例えば、2010年代前半の時点で、「日本の主要企業ではSAPの導入が粗方終わったし、他のパッケージもいろいろ出てきているし、今後SAPの需要は下火になっていくんじゃないか」という声が一部からあがっていた。

しかし蓋を開けてみれば、S/4 HANA(SAP第4世代)の興隆、買収による拡大、他社とのアライアンスによる利便性の向上、競合他社の劣後といった、10年前には予想していなかった事が次々と起こり、結果として10年後の時点でもSAPは旺盛な需要を保つことに成功している。

そしてそのSAPでさえ、この10年でいくつものパッケージシステムが姿を消していったことを鑑みるに、10年後どうなっているかは分からない。

もしかしたら、SAPのエンジニアやコンサルタントには然したる価値がなくなっているかもしれないし、反対に今以上に求められる存在になっているかもしれない。

仮に前者の場合でも、企業に所属していれば、別の領域にコンバートしてもらったり、リスキリングを受けさせてもらうことで自分の居場所を確保し得るが、個人でそれは難しい。

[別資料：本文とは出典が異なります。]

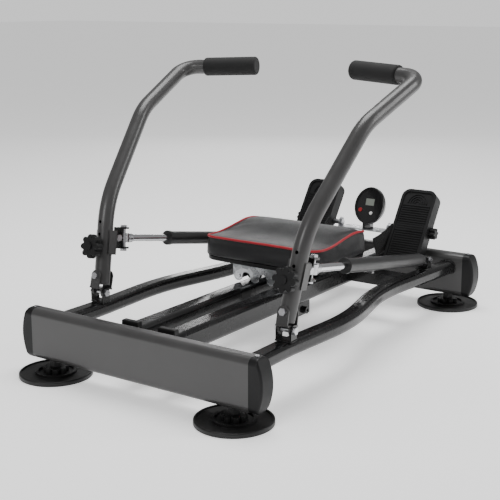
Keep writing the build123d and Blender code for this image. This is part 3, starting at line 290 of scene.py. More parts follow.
@dataclass
class PaintShop:
    """Makes the material of each finish and puts it on pieces."""

    effects: ShaderEffects
    made: Dict[str, Any] = field(default_factory=dict)
    cloud_size: float = 16.0
    cloud_range: Pair = (0.3, 0.7)
    bump_gain: float = 2.0
    bump_depth: float = 0.0006

    def place_group(self, tree: Any, name: str, source: Any, **values: float) -> Any:
        """Puts a shared effect in a material.

        Args:
            tree: the material's node tree.
            name: name of the effect.
            source: socket of the coordinates.
            values: values of the effect's inputs, with _ for a space.

        Returns:
            The group node.
        """
        node = tree.nodes.new("ShaderNodeGroup")
        node.node_tree = self.effects.groups[name]
        tree.links.new(source, node.inputs["Place"])
        for label, value in values.items():
            node.inputs[label.replace("_", " ")].default_value = value
        return node

    def relief(self, tree: Any, finish: Finish) -> Tuple[Any, Any, Any]:
        """Adds the effects that a finish's texture asks for.

        Args:
            tree: the material's node tree.
            finish: the finish.

        Returns:
            Sockets of the height, of the colour mix (the random tone; for webbing, painted shade
            in the weave's grooves and painted highlight on its ribs) and of the slow cloud.
        """
        where = tree.nodes.new("ShaderNodeTexCoord")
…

企業が即戦力を求める都合上、自分の経験がある領域でしか受注できない業務委託の性質と併せて考えると「自分が過去にやったことがあることしか仕事に出来ない一方で、新しくできる領域は広がらない」のがフリーランスと言える。

その瑕疵を補うためには、人脈作りや情報収集などの無報酬労働が定期的に必要となる。

当時はLさんのことをただ羨ましいと思っていたが、LさんはLさんでリスクを取り、見えないところで努力していたのだろうと、今になれば思う。